Locate the word "object" in the material, then show every line that holds it.

**Data excerpts:**
◇ ◇ ◇ ◇

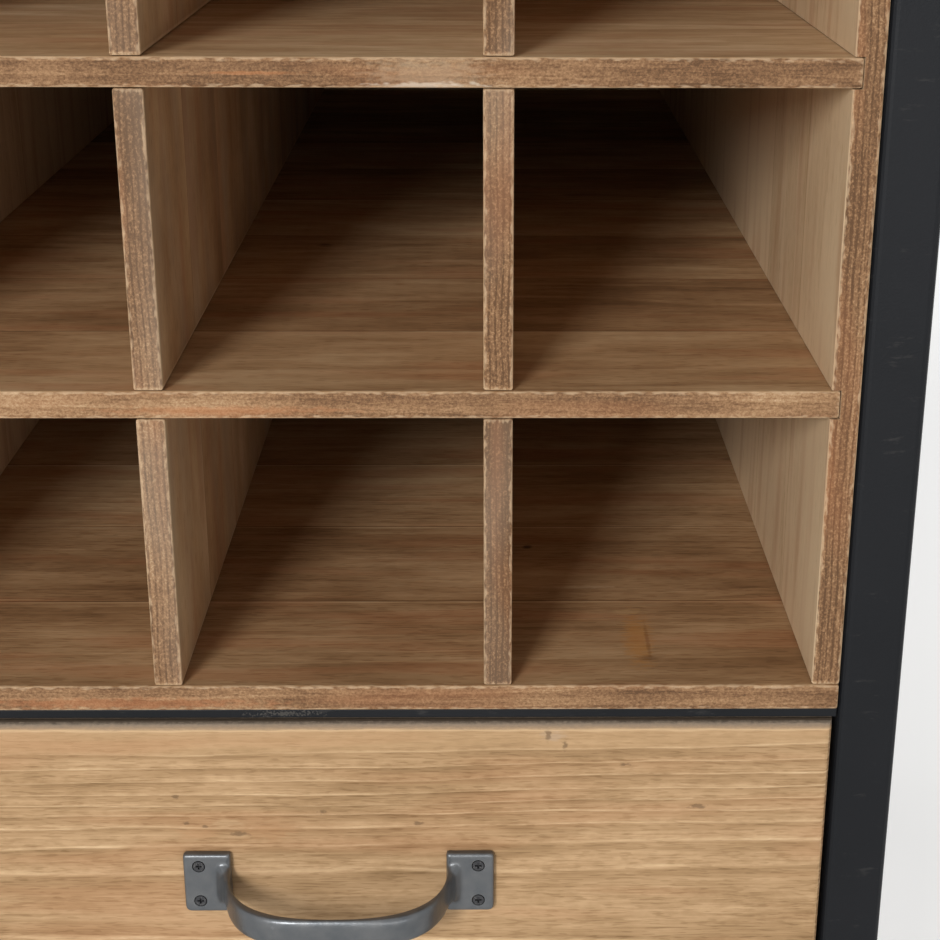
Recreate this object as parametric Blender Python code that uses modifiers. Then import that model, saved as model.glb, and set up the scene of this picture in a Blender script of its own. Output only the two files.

◇ ◇ ◇ ◇

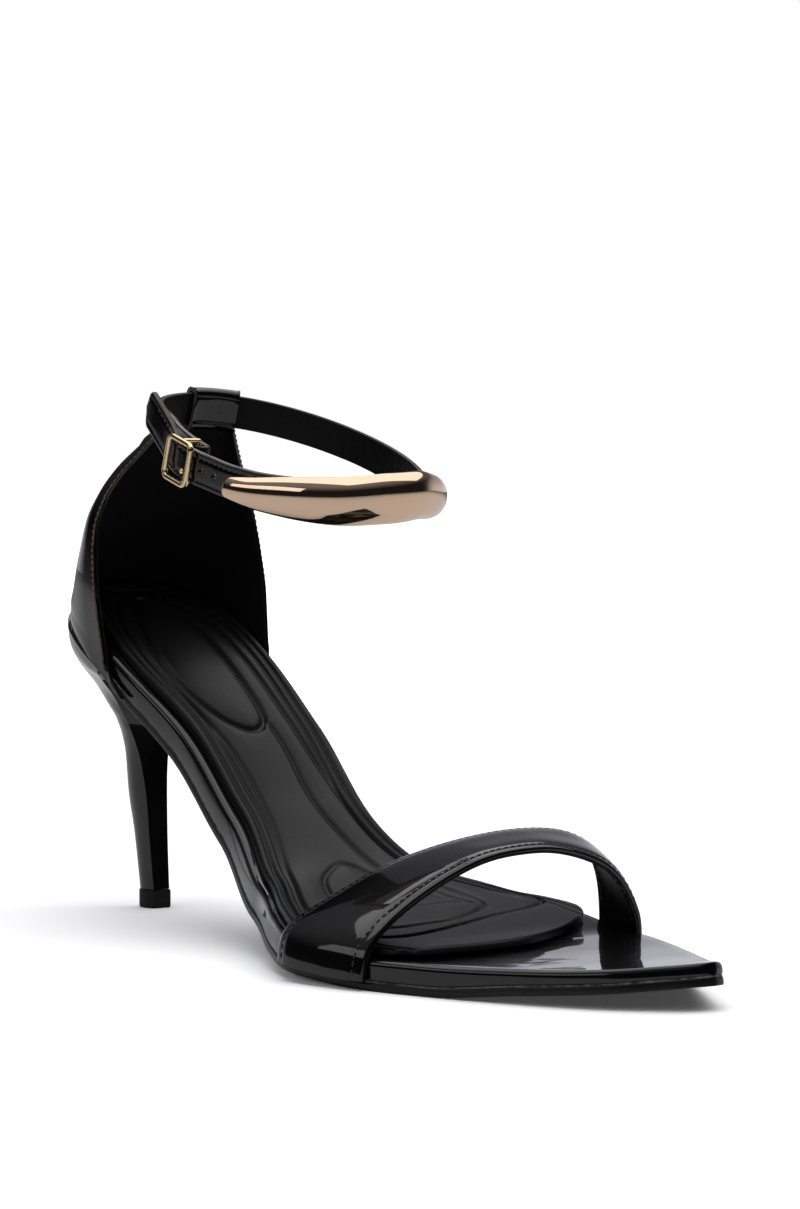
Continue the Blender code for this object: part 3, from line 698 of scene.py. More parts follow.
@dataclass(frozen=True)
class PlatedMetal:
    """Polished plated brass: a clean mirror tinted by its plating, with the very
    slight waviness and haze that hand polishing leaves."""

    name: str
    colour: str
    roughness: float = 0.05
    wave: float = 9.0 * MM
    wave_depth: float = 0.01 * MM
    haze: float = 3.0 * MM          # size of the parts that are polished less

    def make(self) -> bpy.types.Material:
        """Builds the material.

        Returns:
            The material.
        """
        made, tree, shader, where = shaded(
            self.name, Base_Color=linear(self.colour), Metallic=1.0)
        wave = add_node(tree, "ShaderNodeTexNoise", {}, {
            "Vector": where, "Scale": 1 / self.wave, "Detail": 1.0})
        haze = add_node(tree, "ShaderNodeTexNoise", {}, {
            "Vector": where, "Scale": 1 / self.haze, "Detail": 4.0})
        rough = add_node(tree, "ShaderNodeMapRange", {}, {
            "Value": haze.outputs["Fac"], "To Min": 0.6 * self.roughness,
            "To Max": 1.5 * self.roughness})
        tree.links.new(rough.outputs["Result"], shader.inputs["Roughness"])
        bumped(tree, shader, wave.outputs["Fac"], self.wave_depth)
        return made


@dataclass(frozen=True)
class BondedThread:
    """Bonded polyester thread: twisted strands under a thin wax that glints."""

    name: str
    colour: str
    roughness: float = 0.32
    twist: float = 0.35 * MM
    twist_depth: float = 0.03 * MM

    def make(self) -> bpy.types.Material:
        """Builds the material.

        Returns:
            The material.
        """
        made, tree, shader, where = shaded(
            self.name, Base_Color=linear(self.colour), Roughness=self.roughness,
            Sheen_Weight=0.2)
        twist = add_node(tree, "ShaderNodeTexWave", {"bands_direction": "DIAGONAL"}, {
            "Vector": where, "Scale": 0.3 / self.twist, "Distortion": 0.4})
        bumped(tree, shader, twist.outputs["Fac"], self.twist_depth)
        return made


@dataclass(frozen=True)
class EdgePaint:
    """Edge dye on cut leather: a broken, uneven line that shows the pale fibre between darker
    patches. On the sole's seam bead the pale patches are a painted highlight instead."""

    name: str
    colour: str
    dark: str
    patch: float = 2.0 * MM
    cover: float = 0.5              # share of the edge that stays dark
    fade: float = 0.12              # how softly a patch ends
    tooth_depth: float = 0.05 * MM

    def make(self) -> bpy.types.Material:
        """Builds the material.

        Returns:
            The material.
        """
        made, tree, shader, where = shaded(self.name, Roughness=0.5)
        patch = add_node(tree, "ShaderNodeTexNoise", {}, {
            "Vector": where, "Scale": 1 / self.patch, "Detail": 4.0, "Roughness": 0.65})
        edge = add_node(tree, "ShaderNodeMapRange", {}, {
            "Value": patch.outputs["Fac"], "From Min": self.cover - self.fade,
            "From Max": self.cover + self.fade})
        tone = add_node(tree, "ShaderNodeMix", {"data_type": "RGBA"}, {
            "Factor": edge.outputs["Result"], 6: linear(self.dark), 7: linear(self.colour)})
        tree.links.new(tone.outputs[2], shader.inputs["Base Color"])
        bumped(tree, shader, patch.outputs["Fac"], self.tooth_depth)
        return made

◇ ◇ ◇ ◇

**Written response:**
Recreate this object as parametric Blender Python code that uses modifiers. Then import that model, saved as model.glb, and set up the scene of this picture in a Blender script of its own. Output only the two files.
Continue the Blender code for this object: part 3, from line 698 of scene.py. More parts follow.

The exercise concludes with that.